Ham was at the helm and the other three of us were huddled in the cabin. Two things happened at once. A fearsome series of gusts hit us and, through the gloom, we saw the lights of a ship. If you imagine a see saw with port hole lights along its side, that is how it appeared. She was a cruise ship at sea anchor riding it out. We later saw her in port. She was the Doric, with virtually every passenger on board sea sick. The danger to us, of course, was collision because as soon as we spotted her she disappeared from view. Ham instructed me to get on the radio and try to raise her. They either didn’t get the transmission or they ignored us.

“Get your life jackets on!” our Captain screamed as a vicious gust of wind literally lifted him off the bosun’s chair at the helm so that, suspended, he held on to the wheel to keep from blowing off his perch.
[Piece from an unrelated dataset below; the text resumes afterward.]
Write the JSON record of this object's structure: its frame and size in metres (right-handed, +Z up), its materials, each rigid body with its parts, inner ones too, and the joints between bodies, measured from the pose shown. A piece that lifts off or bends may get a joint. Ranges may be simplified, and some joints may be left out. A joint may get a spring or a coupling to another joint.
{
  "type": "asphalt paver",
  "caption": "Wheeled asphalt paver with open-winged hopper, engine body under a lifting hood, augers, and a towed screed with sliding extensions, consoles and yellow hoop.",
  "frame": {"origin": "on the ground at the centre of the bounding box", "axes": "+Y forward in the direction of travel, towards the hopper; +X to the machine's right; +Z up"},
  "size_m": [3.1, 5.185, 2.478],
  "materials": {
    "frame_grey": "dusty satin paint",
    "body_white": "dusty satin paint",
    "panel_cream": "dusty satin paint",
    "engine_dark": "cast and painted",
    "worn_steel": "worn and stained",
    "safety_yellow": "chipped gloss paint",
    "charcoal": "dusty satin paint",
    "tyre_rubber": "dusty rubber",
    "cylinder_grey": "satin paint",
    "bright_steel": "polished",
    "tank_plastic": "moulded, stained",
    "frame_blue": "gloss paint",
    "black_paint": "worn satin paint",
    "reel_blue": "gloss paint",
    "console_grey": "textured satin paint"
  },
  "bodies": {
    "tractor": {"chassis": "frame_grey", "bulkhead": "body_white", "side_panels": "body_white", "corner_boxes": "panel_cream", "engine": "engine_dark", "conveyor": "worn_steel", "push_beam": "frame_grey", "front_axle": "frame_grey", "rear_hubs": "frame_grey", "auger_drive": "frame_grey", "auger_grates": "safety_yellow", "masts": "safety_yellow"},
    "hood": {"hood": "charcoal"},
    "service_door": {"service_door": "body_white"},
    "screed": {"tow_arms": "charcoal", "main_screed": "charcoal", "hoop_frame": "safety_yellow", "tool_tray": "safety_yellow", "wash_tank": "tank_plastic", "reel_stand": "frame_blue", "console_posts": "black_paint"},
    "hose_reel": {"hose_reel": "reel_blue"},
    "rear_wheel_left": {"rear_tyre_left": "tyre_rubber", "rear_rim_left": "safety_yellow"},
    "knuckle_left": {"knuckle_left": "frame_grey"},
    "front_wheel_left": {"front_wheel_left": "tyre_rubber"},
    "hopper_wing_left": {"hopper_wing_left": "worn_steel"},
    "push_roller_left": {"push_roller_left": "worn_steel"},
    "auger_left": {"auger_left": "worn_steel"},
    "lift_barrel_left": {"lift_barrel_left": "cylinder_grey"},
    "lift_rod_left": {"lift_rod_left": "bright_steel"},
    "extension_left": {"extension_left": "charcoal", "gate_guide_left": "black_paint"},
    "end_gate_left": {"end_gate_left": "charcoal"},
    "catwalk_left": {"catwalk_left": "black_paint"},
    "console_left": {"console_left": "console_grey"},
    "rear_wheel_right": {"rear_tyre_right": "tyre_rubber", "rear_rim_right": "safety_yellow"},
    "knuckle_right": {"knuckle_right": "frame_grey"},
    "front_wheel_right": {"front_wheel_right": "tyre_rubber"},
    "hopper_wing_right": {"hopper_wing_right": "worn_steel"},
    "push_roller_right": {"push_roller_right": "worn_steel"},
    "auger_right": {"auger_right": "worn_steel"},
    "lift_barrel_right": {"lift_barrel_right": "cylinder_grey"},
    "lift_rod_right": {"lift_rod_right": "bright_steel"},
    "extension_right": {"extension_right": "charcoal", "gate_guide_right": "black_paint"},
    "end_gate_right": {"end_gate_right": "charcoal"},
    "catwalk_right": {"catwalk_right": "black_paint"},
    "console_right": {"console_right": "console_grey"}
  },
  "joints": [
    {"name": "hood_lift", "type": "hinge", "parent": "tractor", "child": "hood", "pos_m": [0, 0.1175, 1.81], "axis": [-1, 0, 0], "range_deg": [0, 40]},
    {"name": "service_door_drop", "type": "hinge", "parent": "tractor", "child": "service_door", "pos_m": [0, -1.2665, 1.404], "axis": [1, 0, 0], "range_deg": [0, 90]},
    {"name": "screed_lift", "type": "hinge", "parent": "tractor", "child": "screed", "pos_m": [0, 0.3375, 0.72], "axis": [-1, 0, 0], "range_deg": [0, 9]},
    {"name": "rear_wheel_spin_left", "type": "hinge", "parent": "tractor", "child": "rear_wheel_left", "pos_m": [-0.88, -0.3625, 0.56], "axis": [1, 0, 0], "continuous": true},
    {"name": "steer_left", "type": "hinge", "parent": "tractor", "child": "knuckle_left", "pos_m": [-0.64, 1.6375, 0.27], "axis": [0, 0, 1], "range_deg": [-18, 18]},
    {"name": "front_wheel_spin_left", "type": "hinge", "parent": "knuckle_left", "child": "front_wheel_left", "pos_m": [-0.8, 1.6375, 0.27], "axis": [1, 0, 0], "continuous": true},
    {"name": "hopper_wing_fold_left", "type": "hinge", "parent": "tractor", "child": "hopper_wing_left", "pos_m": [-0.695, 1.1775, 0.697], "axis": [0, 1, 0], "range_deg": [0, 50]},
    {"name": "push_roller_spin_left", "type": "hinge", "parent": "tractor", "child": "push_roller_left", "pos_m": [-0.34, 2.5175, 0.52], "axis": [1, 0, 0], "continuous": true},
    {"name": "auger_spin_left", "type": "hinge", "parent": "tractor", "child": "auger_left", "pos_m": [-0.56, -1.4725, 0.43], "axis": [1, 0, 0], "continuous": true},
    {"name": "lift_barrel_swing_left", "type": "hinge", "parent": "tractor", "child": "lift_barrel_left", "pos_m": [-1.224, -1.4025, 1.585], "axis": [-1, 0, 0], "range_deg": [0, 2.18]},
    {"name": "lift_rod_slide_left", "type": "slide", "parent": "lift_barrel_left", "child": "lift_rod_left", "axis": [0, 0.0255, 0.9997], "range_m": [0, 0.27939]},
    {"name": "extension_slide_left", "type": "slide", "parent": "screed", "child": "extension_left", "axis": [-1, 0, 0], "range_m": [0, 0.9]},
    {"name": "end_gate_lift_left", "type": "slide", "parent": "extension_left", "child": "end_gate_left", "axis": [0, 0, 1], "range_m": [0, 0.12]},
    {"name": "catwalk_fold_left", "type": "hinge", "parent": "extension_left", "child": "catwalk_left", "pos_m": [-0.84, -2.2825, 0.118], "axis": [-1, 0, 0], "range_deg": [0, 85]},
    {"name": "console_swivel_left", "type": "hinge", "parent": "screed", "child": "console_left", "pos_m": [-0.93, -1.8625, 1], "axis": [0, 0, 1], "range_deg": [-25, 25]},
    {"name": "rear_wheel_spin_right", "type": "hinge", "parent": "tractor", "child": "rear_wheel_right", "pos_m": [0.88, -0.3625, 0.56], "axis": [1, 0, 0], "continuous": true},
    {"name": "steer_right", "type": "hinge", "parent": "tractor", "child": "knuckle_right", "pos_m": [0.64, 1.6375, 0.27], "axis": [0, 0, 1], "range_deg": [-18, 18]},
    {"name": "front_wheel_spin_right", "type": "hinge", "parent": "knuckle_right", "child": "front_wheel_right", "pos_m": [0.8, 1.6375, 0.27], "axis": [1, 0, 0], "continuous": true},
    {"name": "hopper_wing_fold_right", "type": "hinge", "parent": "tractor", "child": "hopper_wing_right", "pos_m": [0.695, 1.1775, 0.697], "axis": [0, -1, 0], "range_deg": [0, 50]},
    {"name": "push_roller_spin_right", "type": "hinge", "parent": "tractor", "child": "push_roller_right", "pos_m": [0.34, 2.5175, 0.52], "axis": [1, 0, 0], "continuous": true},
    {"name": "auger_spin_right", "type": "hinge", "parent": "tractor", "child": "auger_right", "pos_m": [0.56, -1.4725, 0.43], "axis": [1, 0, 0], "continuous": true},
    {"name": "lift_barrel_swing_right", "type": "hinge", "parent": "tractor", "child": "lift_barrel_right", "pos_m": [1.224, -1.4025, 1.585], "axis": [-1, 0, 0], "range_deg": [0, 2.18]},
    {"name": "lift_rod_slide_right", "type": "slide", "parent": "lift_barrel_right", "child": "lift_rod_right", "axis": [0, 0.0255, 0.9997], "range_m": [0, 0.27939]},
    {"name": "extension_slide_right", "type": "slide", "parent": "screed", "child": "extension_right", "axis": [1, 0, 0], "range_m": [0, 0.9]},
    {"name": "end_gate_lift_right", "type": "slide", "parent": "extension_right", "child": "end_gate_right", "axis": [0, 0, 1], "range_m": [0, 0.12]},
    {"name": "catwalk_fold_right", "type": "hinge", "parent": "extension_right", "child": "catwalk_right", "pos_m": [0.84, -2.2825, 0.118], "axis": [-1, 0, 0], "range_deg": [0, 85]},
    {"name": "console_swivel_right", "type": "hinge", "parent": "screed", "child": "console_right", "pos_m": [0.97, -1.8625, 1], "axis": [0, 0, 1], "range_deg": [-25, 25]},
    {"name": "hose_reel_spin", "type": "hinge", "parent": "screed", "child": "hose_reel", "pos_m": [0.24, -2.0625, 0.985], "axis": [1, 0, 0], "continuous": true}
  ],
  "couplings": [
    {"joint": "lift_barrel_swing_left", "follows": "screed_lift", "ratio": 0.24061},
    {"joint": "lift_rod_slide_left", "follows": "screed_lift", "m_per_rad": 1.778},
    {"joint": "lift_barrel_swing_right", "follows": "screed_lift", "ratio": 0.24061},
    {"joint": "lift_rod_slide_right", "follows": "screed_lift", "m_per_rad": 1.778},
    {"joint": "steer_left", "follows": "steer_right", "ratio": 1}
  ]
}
Then, a seemingly miraculous event occurred. The rain began to have its effect on the seas. They began to flatten. They calmed enough so that the breakers subsided. Then the rain stopped. And the wind dropped 20 knots. Was it over? Had we sailed out of the trouble? Turns out we had. Slowly, over the course of the evening and that night, conditions improved to the point where we were able to raise the main and let out the jenny and—relief!—turn off the blasted engine.

I remember taking the watch sometime in the middle of that night with the heavens full of bright stars, the wind blowing 20 knots and us sailing on a beam reach. My deep fatigue had disappeared. None of us had eaten anything for a couple of days, but I didn’t notice.

The next day dawned as a blue bird day—just beautiful. We spotted a freighter on the horizon and made radio contact. “Sparks”, in an Australian accent, assured us of beautiful weather all the way to Bermuda. The ever ebullient Andy concocted croque monsieurs for brunch—no peanut butter for him!

Life, after what felt like near-death, was good.

 

Note: Henri never reached as far north as our route. What we experienced was his edge, combined with a big local system. We estimated sustained winds of 50-60 knots with higher gusts. Waves were north of 30 feet. The storm lasted from 9 am to 8pm over two days, a total of 35 hours.